The New York Times reports that, by launching gaming, the “potential prize” is “attracting millions more people to Amazon’s ecosystem of services.” In 2020, gaming is “expected to generate more than $160 billion in revenue … making the business more than twice the size of the global recorded music industry (around $19 billion) and worldwide film box office (around $43 billion) combined.”
In addition to releasing “Crucible,” which was developed by Relentless in Seattle, Amazon will also debut “New World,” created by “a separate Amazon game studio, in Irvine, California, built after the company acquired Double Helix Games in 2014.” “New World” is a massively multiplayer online game that takes place in “an alternative 17th century” setting.

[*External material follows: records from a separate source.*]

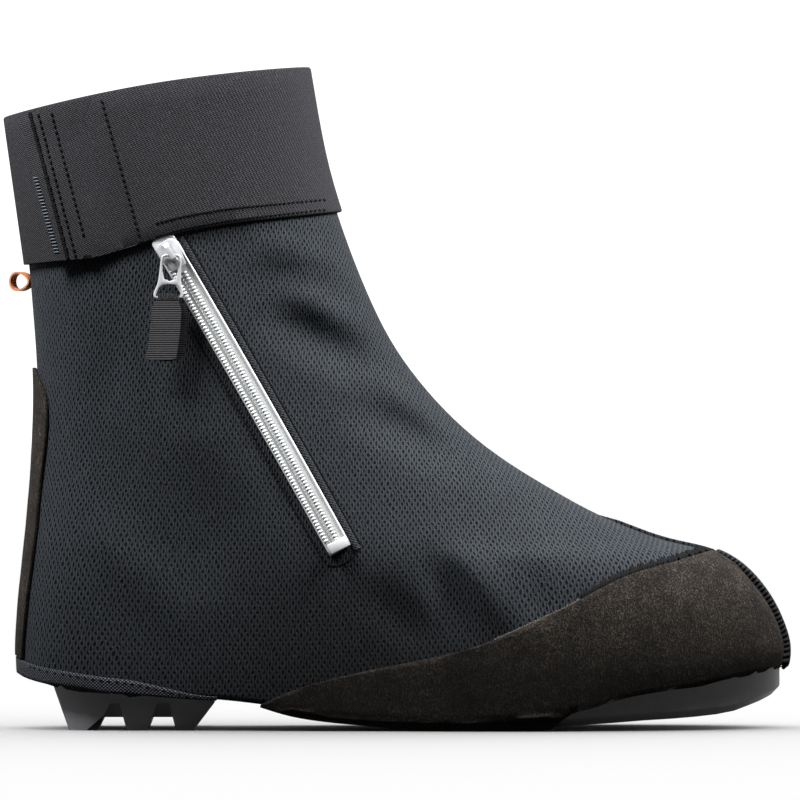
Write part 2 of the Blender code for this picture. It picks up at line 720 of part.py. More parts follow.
def make_toe_strip(group):
    middle = COLUMNS // 2
    overlay("toe_strip", WEBBING_FINISH, group, LIE, STRIP, (middle - 2, middle + 2),
            middle_sides(TOE_STRIP_WIDTH, True), lambda column: 0.0, lambda column: TOE_STRIP_TOP,
            hang=HEM_COVER)


def make_instep_seam(group):
    middle = COLUMNS // 2
    foot = TOE_STRIP_TOP + SEAM_START
    overlay("instep_seam", SOFTSHELL, group, LIE, SEAM_HEIGHT, (middle - 2, middle + 2),
            middle_sides(SEAM_WIDTH, True), lambda column: foot, lambda column: SEAM_END)


def binding_top(column):
    hem = facet_point(0.0, column).z
    return level_where(column, lambda place: place.z > hem + BINDING_WIDTH)


def make_hem_binding(group):
    end = column_past(0.0, BINDING_END * LENGTH)
    overlay("hem_binding", TWILL, group, LIE, BINDING, (-end, end),
            lambda level: (-end, end), lambda column: 0.0, binding_top, hang=HEM_COVER / 2.0)


def make_heel_strip(group):
    def sides(level):
        share = line_at(HEEL_STRIP, facet_point(level, 0.0).z / HEIGHT)
        column = column_off_middle(level, share * HEEL_STRIP_WIDTH / 2.0, False)
        return -column, column

    def foot(column):
        hem = facet_point(0.0, column).z
        return level_where(column, lambda place: place.z > hem + BINDING_WIDTH + 2 * GAP)

    top = level_where(0.0, lambda place: place.z > HEEL_STRIP[-1].x * HEIGHT)
    tip = [level_where(0.0, lambda place: place.z > station.x * HEIGHT)
           for station in HEEL_STRIP[-4:-1]]
    overlay("heel_strip", SUEDE_FINISH, group, LIE, SUEDE, (-6, 6), sides, foot,
            lambda column: top, tip)


# Cuff

def cuff_foot(column):
    return level_over(column, CUFF_EDGE)


def make_cuff(group):
    lowest = floor(min(cuff_foot(column) for column in range(COLUMNS)))
    feet = [cuff_foot(column) for column in range(COLUMNS)]
    rows = []
    for ring in range(lowest, COLLAR + 1):
        rows.append([facet_point(max(ring, feet[column]), column, LIE) for column in range(COLUMNS)])
    for point in rows[-1]:
        point.z += CUFF_RISE
    item = add_object("cuff", grid_mesh("cuff", [rows], closed=True), ELASTIC_FINISH, group)
    thicken(item, ELASTIC, outwards=True)


def line_x(line, z):
    """Place along x of a slanted line at a height."""
    foot, top = line
    share = (z / HEIGHT - foot.height) / (top.height - foot.height)
    return blend(foot.x, top.x, share) * LENGTH


def make_cuff_flap(group):
    def sides(level):
        height = facet_point(level, COLUMNS / 8.0).z
        return (column_past(level, line_x(FLAP_REAR, height)),
                column_past(level, line_x(FLAP_FRONT, height)))

    reach = (sides(COLLAR)[0], max(sides(COLLAR - 3)[1], sides(COLLAR)[1]))
    overlay("cuff_flap", ELASTIC_FINISH, group, LIE + ELASTIC + GAP, FLAP, reach, sides,
            cuff_foot, lambda column: float(COLLAR))


def make_loop_tag(group):
    seat = facet_point(level_where(0.0, lambda place: place.z > TAG_HEIGHT), 0.0)
    high = facet_point(level_where(0.0, lambda place: place.z > TAG_HEIGHT + TAG_WIDTH), 0.0)
    start = min(seat.x, high.x) - GAP
    outer = TAG_GAP / 2.0 + TAG_RIBBON
    straight = TAG_REACH - outer
    outline = [(0.0, outer), (0.0, TAG_GAP / 2.0)]
    outline += [(-x, y) for x, y in arc(straight, 0.0, TAG_GAP / 2.0, pi / 2, -pi / 2, 6)]
    outline += [(0.0, -TAG_GAP / 2.0), (0.0, -outer)]
    outline += [(-x, y) for x, y in arc(straight, 0.0, outer, -pi / 2, pi / 2, 8)]
    frame = Matrix.Translation((start, seat.y, TAG_HEIGHT))
    add_object("loop_tag", prism_mesh("loop_tag", outline, TAG_WIDTH, frame), RIBBON, group)


# Zip

def side_point(x, z, lift):
    """Point of the outer side at a place seen from the side."""
    level = search(0.0, float(COLLAR), lambda trial: facet_point(trial, column_past(trial, x)).z > z)
    return facet_point(level, column_past(level, x), lift)


def zip_place(share, offset=0.0):
    """Place x, z on the zip's line, offset towards the toe across it."""
    (top, middle, foot) = [(station.x * LENGTH, station.height * HEIGHT) for station in ZIP_LINE]
    first = blend(blend(top[0], middle[0], share * 2), blend(middle[0], foot[0], share * 2 - 1), share)
    second = blend(blend(top[1], middle[1], share * 2), blend(middle[1], foot[1], share * 2 - 1), share)
    run = Vector((foot[0] - top[0], foot[1] - top[1])).normalized()
    return first - run.y * offset, second + run.x * offset


def zip_frame(share, lift):
    """Frame on the zip's line: x runs down the zip, y across it, z out of the shoe."""
    middle = side_point(*zip_place(share), lift)
    ahead = side_point(*zip_place(share + RUN_STEP), lift)
    behind = side_point(*zip_place(share - RUN_STEP), lift)
    aside = side_point(*zip_place(share, SIDE_STEP), lift)
    down = (ahead - behind).normalized()
    out = (aside - middle).cross(down).normalized()
    if out.y > 0.0:
        out.negate()
    across = out.cross(down).normalized()
    return frame_from(middle, down, across, out)


def zip_band(name, finish, group, lift, thickness, offsets, start, end):
    """Strip along the zip between two shares of its line."""
    rows = []
    for offset in offsets:
        row = []
        for step in range(ZIP_STEPS + 1):
            share = blend(start, end, step / ZIP_STEPS)
            x, z = zip_place(share, offset)
            roof = height_on(CUFF_EDGE, x, HEIGHT) - ZIP_CLEAR
            row.append(side_point(x, min(z, roof), lift))
        rows.append(row)
    item = add_object(name, grid_mesh(name, [rows]), finish, group)
    thicken(item, thickness, outwards=True)


def make_zip(group, cutters):
    half = ZIP_WIDTH / 2.0
    span = side_point(*zip_place(1.0), 0.0) - side_point(*zip_place(0.0), 0.0)
    share = 1.0 / span.length
    on_tape = LIE + ZIP_TAPE + GAP
    zip_band("zip_tape", ZIP_SILVER, group, LIE, ZIP_TAPE, (-half, 0.0, half), 0.0, 1.0)
    slider_end = SLIDER_PLACE + (SLIDER_LENGTH / 2.0 + 2 * GAP) * share
    stop_start = 1.0 - (STOP_LENGTH + 2 * GAP) * share
    teeth = (-TEETH_OFFSET - TEETH_WIDTH / 2.0, -TEETH_OFFSET + TEETH_WIDTH / 2.0)
    zip_band("zip_teeth", ZIP_SILVER, group, on_tape, TEETH_HEIGHT, teeth, slider_end, stop_start)

    stop_frame = zip_frame(1.0 - STOP_LENGTH * share / 2.0, on_tape + STOP_HEIGHT / 2.0)
    long, wide = STOP_LENGTH / 2.0, STOP_WIDTH / 2.0
    stop_outline = [(-long, -wide), (long, -wide), (long, wide), (-long, wide)]
    stop = add_object("zip_stop", prism_mesh("zip_stop", stop_outline, STOP_HEIGHT, stop_frame),
                      ZIP_METAL, group)
    rounding = stop.modifiers.new("Edges", "BEVEL")
    rounding.width = STOP_HEIGHT / 5.0
    rounding.segments = 2

    body_frame = zip_frame(SLIDER_PLACE, on_tape + SLIDER_HEIGHT / 2.0)
    long, wide = SLIDER_LENGTH / 2.0, SLIDER_WIDTH / 2.0
    body_outline = [(long * corner.along, -wide * corner.across) for corner in SLIDER_PLAN]
    body_outline += [(long * corner.along, wide * corner.across) for corner in reversed(SLIDER_PLAN)]
    slider = add_object("zip_slider", prism_mesh("zip_slider", body_outline, SLIDER_HEIGHT,
                                                 body_frame), ZIP_METAL, group)
    crown_frame = body_frame @ frame_from(Vector((CROWN_BACK, 0.0, SLIDER_HEIGHT / 2.0)),
                                          Vector((1, 0, 0)), Vector((0, 0, 1)), Vector((0, -1, 0)))
    reach = CROWN_LENGTH / 2.0
    rise = CROWN_GAP + CROWN_THICKNESS
    foot = -SLIDER_HEIGHT / 3.0
    outline = [(-reach, foot), (-reach, rise - CROWN_BEND), (-reach + CROWN_BEND, rise),
               (reach - CROWN_BEND, rise), (reach, rise - CROWN_BEND), (reach, foot),
               (reach - CROWN_POST, foot), (reach - CROWN_POST, CROWN_GAP),
               (-reach + CROWN_POST, CROWN_GAP), (-reach + CROWN_POST, foot)]
    crown = add_cutter("slider crown", prism_mesh("slider crown", outline, CROWN_WIDTH,
                                                  crown_frame), cutters)
    combine(slider, crown, "UNION")
    return body_frame


def hinge_frame(body_frame):
    """Frame of the pull: x along its hinge, y up the shoe's side, z out of the shoe."""
    height = SLIDER_HEIGHT / 2.0 + HINGE_RISE
    origin = body_frame @ Vector((HINGE_SHIFT, 0.0, height))
    out = (body_frame.to_3x3() @ Vector((0.0, 0.0, 1.0))).normalized()
    along = Vector((0.0, 0.0, 1.0)).cross(out).normalized() * -1.0
    if along.x < 0.0:
        along.negate()
    up = out.cross(along).normalized()
    lean = Matrix.Rotation(PULL_LEAN, 3, along)
    return frame_from(origin, along, lean @ up, lean @ out)


def tube(name, points, radius, cyclic, group):
    """Wire through points, as a mesh."""
    curve = bpy.data.curves.new(name, "CURVE")
    curve.dimensions = "3D"
    curve.bevel_depth = radius
    curve.bevel_resolution = 2
    curve.use_fill_caps = not cyclic
    spline = curve.splines.new("POLY")
    spline.points.add(len(points) - 1)
    for point, place in zip(spline.points, points):
        point.co = (*place, 1.0)
    spline.use_cyclic_u = cyclic
    wire = bpy.data.objects.new(name, curve)
    group.objects.link(wire)
    graph = bpy.context.evaluated_depsgraph_get()
    mesh = bpy.data.meshes.new_from_object(wire.evaluated_get(graph))
    bpy.data.objects.remove(wire, do_unlink=True)
    build = bmesh.new()
    build.from_mesh(mesh)
    bmesh.ops.remove_doubles(build, verts=build.verts, dist=MERGE)
    bmesh.ops.recalc_face_normals(build, faces=build.faces)
    build.to_mesh(mesh)
    build.free()
    return mesh


def make_pull(group, cutters, hinge):
    axis = bpy.data.objects.new("zip_pull_axis", None)
    group.objects.link(axis)
    axis.matrix_world = hinge
    eye, foot = PULL_EYE / 2.0, PULL_FOOT / 2.0
    corner = PULL_WIRE
    cut = corner * PULL_CORNER
    flare = (blend(eye, foot, PULL_FLARE.along), -blend(PULL_WAIST, PULL_LENGTH, PULL_FLARE.across))
    right = [(eye - corner, 0.0), (eye - cut, -cut), (eye, -corner), (eye, -PULL_WAIST), flare,
             (foot, -PULL_LENGTH + corner), (foot - cut, -PULL_LENGTH + cut),
             (foot - corner, -PULL_LENGTH)]
    loop = right + [(-x, y) for x, y in reversed(right)]
    mesh = tube("zip_pull", [(x, y, 0.0) for x, y in loop], PULL_WIRE / 2.0, True, group)
    pull = add_object("zip_pull", mesh, ZIP_METAL, group, axis)
    bar = tube("cross bar", [(-eye, -PULL_WAIST, 0.0), (eye, -PULL_WAIST, 0.0)],
               PULL_WIRE / 2.0, False, group)
    bar.transform(hinge)
    combine(pull, add_cutter("cross bar", bar, cutters), "UNION")

    side_frame = frame_from(Vector(), Vector((0, 1, 0)), Vector((0, 0, 1)), Vector((1, 0, 0)))
    hole = PULL_WIRE / 2.0 + GAP
    neck = hole + WEBBING
    end = PULL_LENGTH + NECK_LENGTH
    outline = [(-PULL_LENGTH + x, y) for x, y in arc(0.0, 0.0, neck, -pi / 2, pi / 2, 8)]
    outline += [(-end, WEBBING), (-end, -WEBBING)]
    webbing = add_object("pull_webbing", prism_mesh("pull_webbing", outline, NECK_WIDTH,
                                                    side_frame), WEBBING_FINISH, group, axis)
    tab = [(-end + GAP, -WEBBING), (-end + GAP, WEBBING),
           (-PULL_LENGTH - WEBBING_LENGTH, WEBBING), (-PULL_LENGTH - WEBBING_LENGTH, -WEBBING)]
    leaf = prism_mesh("webbing leaf", tab, WEBBING_WIDTH, hinge @ side_frame)
    combine(webbing, add_cutter("webbing leaf", leaf, cutters), "UNION")
    rod = [(-PULL_LENGTH + x, y) for x, y in arc(0.0, 0.0, hole, 0.0, tau * 11 / 12, 11)]
    drill = prism_mesh("webbing hole", rod, NECK_WIDTH * 2.0, hinge @ side_frame)
    combine(webbing, add_cutter("webbing hole", drill, cutters), "DIFFERENCE")


def main():
    clear_scene()
    parts = make_collection("winter_overshoe")
    cutters = make_collection("cutters")
    make_upper(parts)
    make_outsole(parts, cutters)
    make_insole(parts)
    make_toe_guard(parts)
    make_toe_strip(parts)
    make_instep_seam(parts)
    make_hem_binding(parts)
    make_heel_strip(parts)
    make_cuff(parts)
    make_cuff_flap(parts)
    make_loop_tag(parts)
    body_frame = make_zip(parts, cutters)
    make_pull(parts, cutters, hinge_frame(body_frame))


main()
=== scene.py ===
"""Looks of a winter overshoe: softshell, suede, elastic cuff and side zip, laid over its frame.

The toe points to +X, the outer side of the foot to -Y, and the floor is z = 0.
"""

import json
from collections import namedtuple
from math import pi, radians

import bpy
import numpy as np
from mathutils import Matrix, Vector
from mathutils.bvhtree import BVHTree

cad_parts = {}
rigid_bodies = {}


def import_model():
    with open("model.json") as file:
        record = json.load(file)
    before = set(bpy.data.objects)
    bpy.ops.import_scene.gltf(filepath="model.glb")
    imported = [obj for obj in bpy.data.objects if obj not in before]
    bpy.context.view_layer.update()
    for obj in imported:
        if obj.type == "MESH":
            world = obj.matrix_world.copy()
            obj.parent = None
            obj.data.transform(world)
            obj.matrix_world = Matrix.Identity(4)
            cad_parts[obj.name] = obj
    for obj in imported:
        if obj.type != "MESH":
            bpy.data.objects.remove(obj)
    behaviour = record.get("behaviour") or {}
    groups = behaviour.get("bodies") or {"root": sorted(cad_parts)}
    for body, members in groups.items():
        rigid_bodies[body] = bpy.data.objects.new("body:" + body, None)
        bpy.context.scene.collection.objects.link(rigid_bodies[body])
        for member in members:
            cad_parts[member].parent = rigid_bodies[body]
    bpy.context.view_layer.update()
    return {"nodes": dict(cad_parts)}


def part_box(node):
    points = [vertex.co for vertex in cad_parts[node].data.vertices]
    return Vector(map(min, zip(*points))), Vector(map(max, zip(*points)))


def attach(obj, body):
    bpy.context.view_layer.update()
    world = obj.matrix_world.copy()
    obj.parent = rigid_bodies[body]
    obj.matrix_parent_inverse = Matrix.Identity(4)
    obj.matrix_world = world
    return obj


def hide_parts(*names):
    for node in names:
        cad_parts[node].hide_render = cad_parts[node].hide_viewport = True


bl_info = {
    "name": "Winter Overshoe",
    "version": (1, 0, 0),
    "blender": (4, 5, 0),
    "location": "View3D > Sidebar > Overshoe",
    "description": "Dresses the frame of a softshell winter overshoe",
    "category": "Object",
}

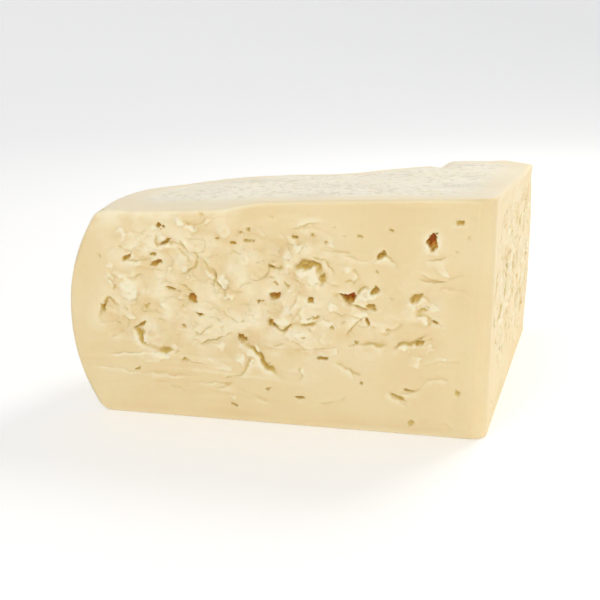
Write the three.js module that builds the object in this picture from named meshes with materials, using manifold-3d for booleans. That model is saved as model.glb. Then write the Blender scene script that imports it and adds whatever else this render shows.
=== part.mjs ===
// A quarter cut from a wheel of soft white mountain cheese, standing on its flat underside.
// Two upright cut faces meet at the wheel's centre; the third side is the wheel's bulging rind.
// Broken curd leaves crags and small openings in the cut faces. Millimetres, +Z up.
// The front face looks along -Y and the side face along +X; the origin is under the middle of the piece.
import * as THREE from "three";
import { mergeVertices } from "three/addons/utils/BufferGeometryUtils.js";
import Module from "manifold-3d";

// The wheel
const wheelRadius = 164; // at the widest part of the rind, halfway up
const cutAngle = THREE.MathUtils.degToRad(95); // between the two cut faces
const cornerRound = 6; // upright edge where the cut faces meet
const bottomInset = 12; // how far the rind draws in at the underside
const topInset = 13; // and at the top
const bottomTuck = 2.2; // powers of the rind's curve below and above its widest part
const topTuck = 2.1;
const rindWave = 0.9; // unevenness of the rind
const rindSwells = [23, 41]; // its two sets of swells, in radians over the whole way round
const rindLean = [5, 9]; // and over the whole height

// The top: highest at the wheel's centre, sinking towards the rind
const centreHeight = 91;
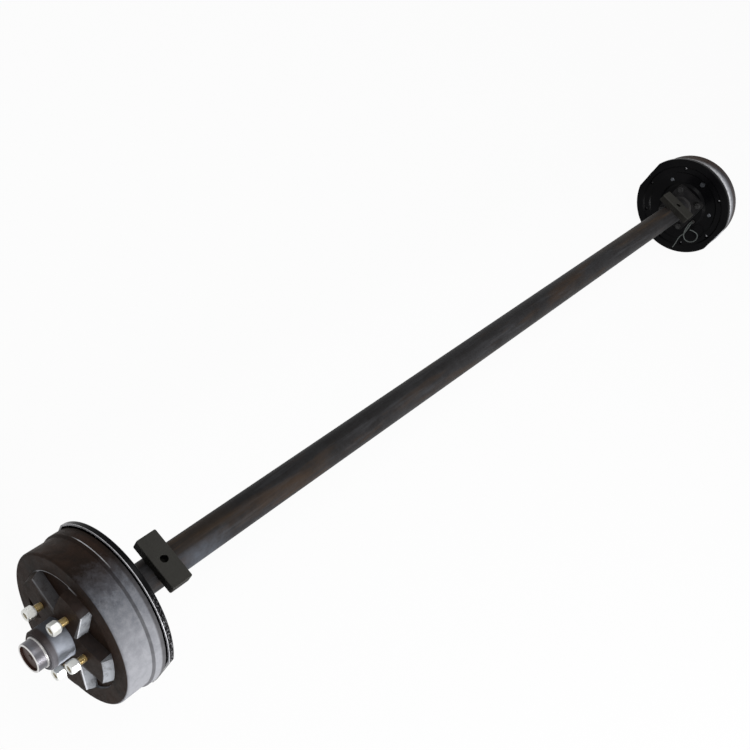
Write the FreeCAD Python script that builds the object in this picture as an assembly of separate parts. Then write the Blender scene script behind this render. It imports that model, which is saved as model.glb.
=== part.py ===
import FreeCAD, Part
import math
import os

# Trailer axle, round tube with spring seats on top and a braked hub on each end.
# The frame's origin is the middle of the axle on its own centre line.
# +Y runs along the axle to its left end, +Z is up out of the spring seats and +X is forward.
# Each end is built on its own station: depth is counted inboard from the drum's rim face.

# Whole axle
seat_centres = 2004.0
seat_to_rim_face = 176.0
tube_diameter = 60.3
tube_wall = 5.0

# Wheel studs and nuts
stud_count = 5
stud_circle = 114.3
stud_diameter = 12.7
stud_end = -42.5
stud_head_diameter = 18.0
stud_head_height = 3.0
stud_chamfer = 1.2
stud_first_angle = 23.5
nut_across_flats = 19.5
nut_inner_end = -28.5
nut_length = 17.5
nut_seat_length = 4.0
nut_mouth_step = 0.7
nut_bore_chamfer = 1.2
nut_face_chamfer = 0.6
nut_corner_chamfer = 2.4
nut_turns = (12.0, 47.0, 30.0, 5.0, 22.0)

# Hub and drum casting
drum_bore = 254.0
drum_wall = 12.1
drum_open_end = 71.0
drum_edge_round = 4.0
drum_corner_round = 3.0
barrel_root_round = 4.0
lip_band_rise = 3.5
lip_band_start = 47.0
lip_band_slope = 4.0
web_depth = 11.0
armature_margin = 27.0
armature_head_gap = 1.85
armature_step = 4.0
pocket_depth = 5.0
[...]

The same studio is also “developing a massively multiplayer game based on the ‘Lord of the Rings’ franchise.” Amazon has a third Amazon game studio, in San Diego, headed by former Sony Online Entertainment president John Smedley, but “his new project has not been revealed.”
Amazon is leveraging a previously developed game processing engine, Lumberyard, and its Amazon Web Services cloud, to go after “hard-core players, who are typically the most demanding in the world.” Amazon VP for game services and studios Mike Frazzini, who is directing game strategy, “quickly spotted an opportunity for Amazon to start marketing cloud computing services to game developers” shortly after transferring from the company’s book division in 2009.
Games executive Louis Castle, who runs Relentless Studios, said “’Crucible’ had been redesigned many times since its inception in 2014, coming to focus on competitive online play and live-streaming on Twitch.”
Over the summer, Amazon will release interactive games on Twitch. “We love this idea that you have a player, a streamer and a viewer all sharing in this synchronous interactive environment of Twitch,” said Frazzini. Project Tempo, by processing games in the cloud, “can allow users to play games on cheaper devices without downloads.”
Last year, Google debuted Stadia, the first major cloud gaming service, and Nvidia introduced GeForce Now cloud gaming service in February. Microsoft is developing its own cloud-based gaming service, Project xCloud.